What is needed> Print the entire listing. Each line must match the original exactly.

---------- Given information ----------

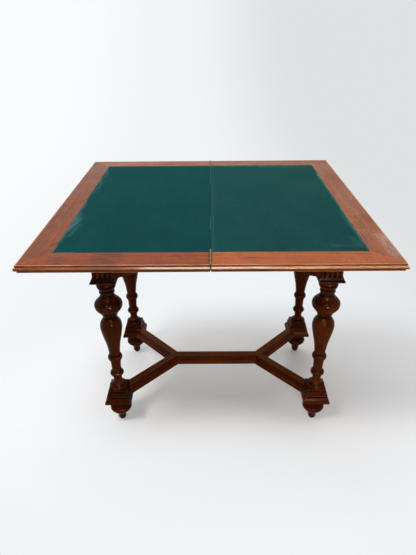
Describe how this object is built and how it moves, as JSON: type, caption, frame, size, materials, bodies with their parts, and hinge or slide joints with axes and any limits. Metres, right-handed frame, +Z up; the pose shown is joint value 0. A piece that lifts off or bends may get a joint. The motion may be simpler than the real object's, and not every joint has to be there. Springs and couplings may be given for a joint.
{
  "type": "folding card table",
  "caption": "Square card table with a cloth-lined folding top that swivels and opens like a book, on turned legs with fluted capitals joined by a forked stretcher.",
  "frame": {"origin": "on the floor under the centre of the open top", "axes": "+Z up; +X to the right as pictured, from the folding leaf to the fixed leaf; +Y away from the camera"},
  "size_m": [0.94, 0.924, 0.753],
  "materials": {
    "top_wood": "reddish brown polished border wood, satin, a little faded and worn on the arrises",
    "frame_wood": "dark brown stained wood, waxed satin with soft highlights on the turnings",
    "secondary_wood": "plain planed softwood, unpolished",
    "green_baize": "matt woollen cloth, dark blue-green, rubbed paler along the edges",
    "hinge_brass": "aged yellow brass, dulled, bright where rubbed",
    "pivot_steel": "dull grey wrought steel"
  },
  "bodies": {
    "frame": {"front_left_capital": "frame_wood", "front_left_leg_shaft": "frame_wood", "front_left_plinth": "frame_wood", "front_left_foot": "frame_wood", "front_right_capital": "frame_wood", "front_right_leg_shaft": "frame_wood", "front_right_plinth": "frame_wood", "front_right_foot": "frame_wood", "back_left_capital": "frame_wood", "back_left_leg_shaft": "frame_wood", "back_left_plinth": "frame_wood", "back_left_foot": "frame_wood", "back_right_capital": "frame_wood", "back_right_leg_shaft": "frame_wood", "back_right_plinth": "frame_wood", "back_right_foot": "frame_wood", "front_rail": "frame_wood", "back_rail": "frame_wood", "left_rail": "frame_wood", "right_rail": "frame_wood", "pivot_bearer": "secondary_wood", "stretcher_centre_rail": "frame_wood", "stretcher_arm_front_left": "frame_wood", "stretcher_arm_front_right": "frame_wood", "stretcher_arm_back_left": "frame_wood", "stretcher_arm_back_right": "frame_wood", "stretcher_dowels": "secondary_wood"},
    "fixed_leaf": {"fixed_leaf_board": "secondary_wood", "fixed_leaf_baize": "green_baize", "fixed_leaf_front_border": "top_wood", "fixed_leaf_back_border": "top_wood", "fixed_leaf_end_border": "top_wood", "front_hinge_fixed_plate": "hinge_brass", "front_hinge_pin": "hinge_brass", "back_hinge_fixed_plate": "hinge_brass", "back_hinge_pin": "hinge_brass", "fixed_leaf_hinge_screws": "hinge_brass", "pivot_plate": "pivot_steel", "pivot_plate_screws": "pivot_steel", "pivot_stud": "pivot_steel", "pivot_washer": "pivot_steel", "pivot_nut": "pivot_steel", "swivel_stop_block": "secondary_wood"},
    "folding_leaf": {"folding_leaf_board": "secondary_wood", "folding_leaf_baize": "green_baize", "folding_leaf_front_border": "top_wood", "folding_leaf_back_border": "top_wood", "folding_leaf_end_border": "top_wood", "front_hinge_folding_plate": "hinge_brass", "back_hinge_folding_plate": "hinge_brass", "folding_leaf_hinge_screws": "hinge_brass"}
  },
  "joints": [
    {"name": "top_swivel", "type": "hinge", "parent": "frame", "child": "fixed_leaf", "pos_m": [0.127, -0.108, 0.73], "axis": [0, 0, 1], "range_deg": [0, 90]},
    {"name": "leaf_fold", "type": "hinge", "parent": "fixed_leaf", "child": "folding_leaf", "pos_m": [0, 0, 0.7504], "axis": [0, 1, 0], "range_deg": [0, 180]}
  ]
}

----------

Reply to the task>
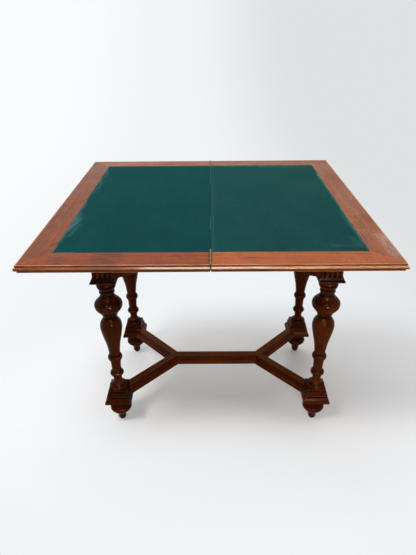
Describe how this object is built and how it moves, as JSON: type, caption, frame, size, materials, bodies with their parts, and hinge or slide joints with axes and any limits. Metres, right-handed frame, +Z up; the pose shown is joint value 0. A piece that lifts off or bends may get a joint. The motion may be simpler than the real object's, and not every joint has to be there. Springs and couplings may be given for a joint.
{
  "type": "folding card table",
  "caption": "Square card table with a cloth-lined folding top that swivels and opens like a book, on turned legs with fluted capitals joined by a forked stretcher.",
  "frame": {"origin": "on the floor under the centre of the open top", "axes": "+Z up; +X to the right as pictured, from the folding leaf to the fixed leaf; +Y away from the camera"},
  "size_m": [0.94, 0.924, 0.753],
  "materials": {
    "top_wood": "reddish brown polished border wood, satin, a little faded and worn on the arrises",
    "frame_wood": "dark brown stained wood, waxed satin with soft highlights on the turnings",
    "secondary_wood": "plain planed softwood, unpolished",
    "green_baize": "matt woollen cloth, dark blue-green, rubbed paler along the edges",
    "hinge_brass": "aged yellow brass, dulled, bright where rubbed",
    "pivot_steel": "dull grey wrought steel"
  },
  "bodies": {
    "frame": {"front_left_capital": "frame_wood", "front_left_leg_shaft": "frame_wood", "front_left_plinth": "frame_wood", "front_left_foot": "frame_wood", "front_right_capital": "frame_wood", "front_right_leg_shaft": "frame_wood", "front_right_plinth": "frame_wood", "front_right_foot": "frame_wood", "back_left_capital": "frame_wood", "back_left_leg_shaft": "frame_wood", "back_left_plinth": "frame_wood", "back_left_foot": "frame_wood", "back_right_capital": "frame_wood", "back_right_leg_shaft": "frame_wood", "back_right_plinth": "frame_wood", "back_right_foot": "frame_wood", "front_rail": "frame_wood", "back_rail": "frame_wood", "left_rail": "frame_wood", "right_rail": "frame_wood", "pivot_bearer": "secondary_wood", "stretcher_centre_rail": "frame_wood", "stretcher_arm_front_left": "frame_wood", "stretcher_arm_front_right": "frame_wood", "stretcher_arm_back_left": "frame_wood", "stretcher_arm_back_right": "frame_wood", "stretcher_dowels": "secondary_wood"},
    "fixed_leaf": {"fixed_leaf_board": "secondary_wood", "fixed_leaf_baize": "green_baize", "fixed_leaf_front_border": "top_wood", "fixed_leaf_back_border": "top_wood", "fixed_leaf_end_border": "top_wood", "front_hinge_fixed_plate": "hinge_brass", "front_hinge_pin": "hinge_brass", "back_hinge_fixed_plate": "hinge_brass", "back_hinge_pin": "hinge_brass", "fixed_leaf_hinge_screws": "hinge_brass", "pivot_plate": "pivot_steel", "pivot_plate_screws": "pivot_steel", "pivot_stud": "pivot_steel", "pivot_washer": "pivot_steel", "pivot_nut": "pivot_steel", "swivel_stop_block": "secondary_wood"},
    "folding_leaf": {"folding_leaf_board": "secondary_wood", "folding_leaf_baize": "green_baize", "folding_leaf_front_border": "top_wood", "folding_leaf_back_border": "top_wood", "folding_leaf_end_border": "top_wood", "front_hinge_folding_plate": "hinge_brass", "back_hinge_folding_plate": "hinge_brass", "folding_leaf_hinge_screws": "hinge_brass"}
  },
  "joints": [
    {"name": "top_swivel", "type": "hinge", "parent": "frame", "child": "fixed_leaf", "pos_m": [0.127, -0.108, 0.73], "axis": [0, 0, 1], "range_deg": [0, 90]},
    {"name": "leaf_fold", "type": "hinge", "parent": "fixed_leaf", "child": "folding_leaf", "pos_m": [0, 0, 0.7504], "axis": [0, 1, 0], "range_deg": [0, 180]}
  ]
}